Sembrava che le forze politiche rappresentate nella suddetta Giunta fossero orientate in modo alternativo: quelle dell’attuale maggioranza del governo giallorosso a favore dell’autorizzazione con l’evidente imbarazzo dei grillini che in un caso analogo in vigenza del governo gialloverde avevano votato contro l’autorizzazione, ponendo Salvini al riparo previa pronuncia  sul web degli iscritti pentastellati, e con titubanze più o meno dichiarate da parte di Italia viva, il nuovo partito di Matteo Renzi; quelle di minoranza, Lega, Forza Italia e Fratelli d’Italia, orientate a votare contro l’autorizzazione ed a creare un cordone di salvataggio intorno a Salvini.

Ad un certo punto parte la politicizzazione spinta, per non dire la strumentalizzazione della vicenda. Per evitarla, almeno in vista delle elezioni regionali in Emilia-Romagna e Calabria, si vorrebbe rinviare la questione al dopo elezioni, ma la Giunta, complice un discutibile atteggiamento della presidente del Senato, che a sorpresa partecipa al voto, decide di procedere. Comincia a sentirsi una tremenda puzza di tatticismi. Salvini fa la furbesca mossa di aprire improvvisamente la porta quando tutti spingono per forzarla: i suoi amici in Giunta voteranno a favore del prosieguo della procedura intendendo fare del leader leghista un martire della difesa dei confini nazionali e il capro espiatorio in nome del popolo italiano con lui prevalentemente solidale. I rappresentanti di maggioranza non partecipano al voto di Giunta e i pochi presenti, i 10 senatori del centro-destra, bastano per andare avanti e votare il seppur provvisorio sì al processo per Matteo Salvini.

L’iter parlamentare non è però finito: il 17 febbraio nell’aula del Senato cosa succederà? Staremo a vedere. V’è chi prevede una strana combinazione Lega, PD e M5S per mandare Salvini sotto processo, mentre Forza Italia, Fratelli d’Italia (l’Italia c’è, ma fino a che punto?) difenderebbero l’operato dell’allora ministro ritenendolo rientrante nei suoi compiti istituzionali. Una cosa è certa: l’opportunismo politico la sta facendo da padrone. Salvini vuole la piazza a tutti i costi e in un comizio arriva a dire: «Guareschi diceva che ci sono momenti in cui per arrivare alla libertà bisogna passare dalla prigione. Siamo pronti, sono pronto». Se questa non è demagogia, cos’è? Fiuta l’odore populistico del sangue e si scatena. Non sono convinto che andrà fino in fondo in questo atteggiamento strumentale e non mi stupirei se, a babbo morto, vale a dire ad elezioni regionali avvenute e magari perse (speriamo…), tentasse di ribaltare il voto della giunta con un voto segreto in aula trasversalmente a lui favorevole.

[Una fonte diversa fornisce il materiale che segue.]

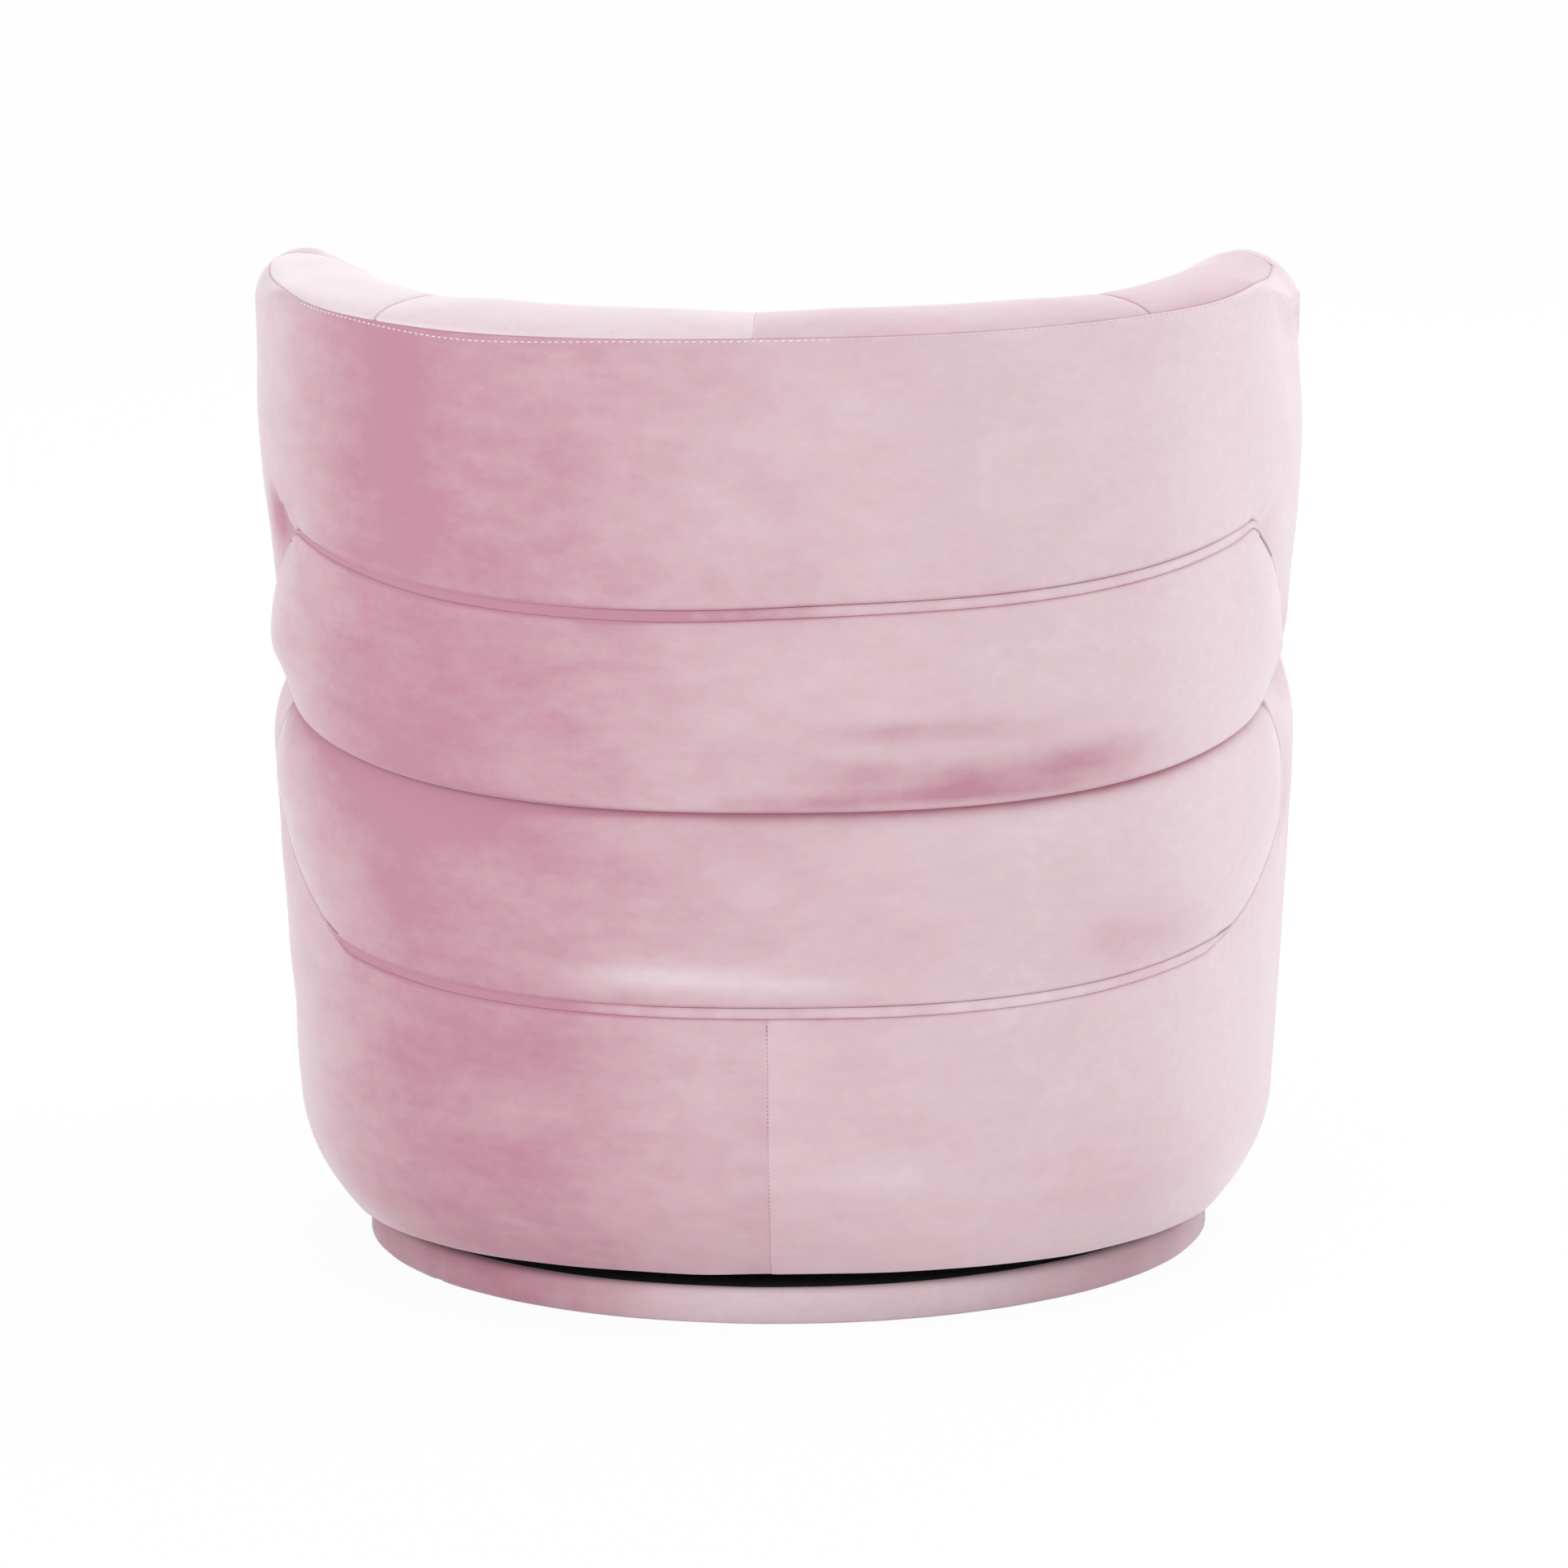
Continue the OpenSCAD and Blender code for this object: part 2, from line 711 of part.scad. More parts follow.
// ---- Glider: rails under the seat ----

module glider_rail(s) {
    x = s > 0 ? rail_x : -rail_x - steel_t;
    color(steel)
        difference() {
            union() {
                translate([x, -rail_half, rail_low_z])
                    cube([steel_t, 2 * rail_half, rail_h]);
                for (j = [-1, 1])
                    translate([s > 0 ? rail_x + steel_t : -rail_x - steel_t - tab_w,
                            j > 0 ? rail_half - steel_t : -rail_half, rail_low_z])
                        cube([tab_w, steel_t, rail_h]);
            }
            for (j = [-1, 1])
                cylinder_x(pin_d / 2 + 0.02, x - 1, x + steel_t + 1, j * pivot_y, low_pivot_z);
            at_rail_bolts(s)
                rotate([90, 0, 0])
                    cylinder(r = bolt_r + fit, h = 4 * steel_t, center = true);
        }
}
module glider_rail_left() { glider_rail(1); }
module glider_rail_right() { glider_rail(-1); }

// Places of the bolts that hold a rail's tabs to the cross beams
module at_rail_bolts(s) {
    for (j = [-1, 1])
        translate([s * (rail_x + steel_t + tab_w / 2), j * rail_half, low_pivot_z])
            children();
}

module rail_bolts() {
    color(steel)
        for (s = [-1, 1], j = [-1, 1])
            translate([s * (rail_x + steel_t + tab_w / 2), j * (rail_half - steel_t), low_pivot_z])
                rotate([j > 0 ? -90 : 90, 0, 0]) {
                    cylinder(r = bolt_r, h = steel_t + fit);
                    translate([0, 0, -bolt_head])
                        cylinder(r = bolt_r * 1.8, h = bolt_head, $fn = 6);
                }
}

module lower_pivot_pins() {
    color(steel)
        for (s = [-1, 1], j = [-1, 1])
            pivot_pin(s * (rail_x + steel_t), s * (bracket_x + side_gap / 2), j * pivot_y, low_pivot_z);
}

module cross_beams() {
    x = radius_at(90, ring_top_z, ring_in + ring_w + beam_t);
    color(wood)
        for (j = [-1, 1])
            translate([-x, j > 0 ? beam_y : -beam_y - beam_t, ring_top_z])
                cube([2 * x, beam_t, rail_low_z + rail_h - ring_top_z]);
}

// ---- Wooden frame ----

module bottom_ring() {
    color(wood)
        translate([0, 0, ring_low_z])
            linear_extrude(ply_t)
                difference() {
                    outline(ring_low_z, ring_in);
                    outline(ring_low_z, ring_in + ring_w);
                }
}

module dust_cover() {
    color(black)
        translate([0, 0, ring_low_z - cloth_t - fit])
            linear_extrude(cloth_t)
                difference() {
                    outline(ring_low_z, ring_in + 1);
                    square([2 * hole_x, 2 * hole_y], center = true);
                }
}

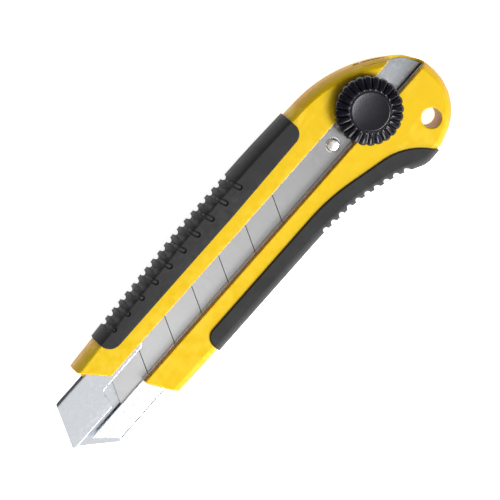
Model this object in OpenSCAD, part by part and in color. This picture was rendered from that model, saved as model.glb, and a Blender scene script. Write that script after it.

«È sempre lo stesso film. Salvini ancora una volta fa uso politico della giustizia e sta costruendo un battage politico perché pretende l’impunità», replica il segretario del Pd Nicola Zingaretti. Anche Luigi Di Maio attacca: «Salvini che dice “andrò a processo, scriverò le mie prigioni” è passato dal sovranismo al vittimismo. Lui lo sa che bloccare la Gregoretti fu una scelta sua».

Sono sinceramente frastornato e l’unico commento che mi sento di aggiungere è questo: sulla pelle dei migranti si sta giocando un’indegna battaglia politica mettendosi letteralmente sotto i piedi ogni e qualsiasi principio etico. Non solo si è portata avanti una linea politica insensata e scriteriata con la sciagurata pantomima dei porti chiusi, ma la si vuole sbandierare come una conquista di civiltà per cui immolarsi contro i vandali invasori e chi li protegge. Purtroppo il M5S ha fatto e continua a fare il pesce in barile per paura di perdere i voti che ha già perso e il PD non ha il coraggio di varare una seria politica per l’immigrazione per paura di perdere ulteriori voti. I migranti per l’Italia non sono carne da cannone, ma da seggio elettorale.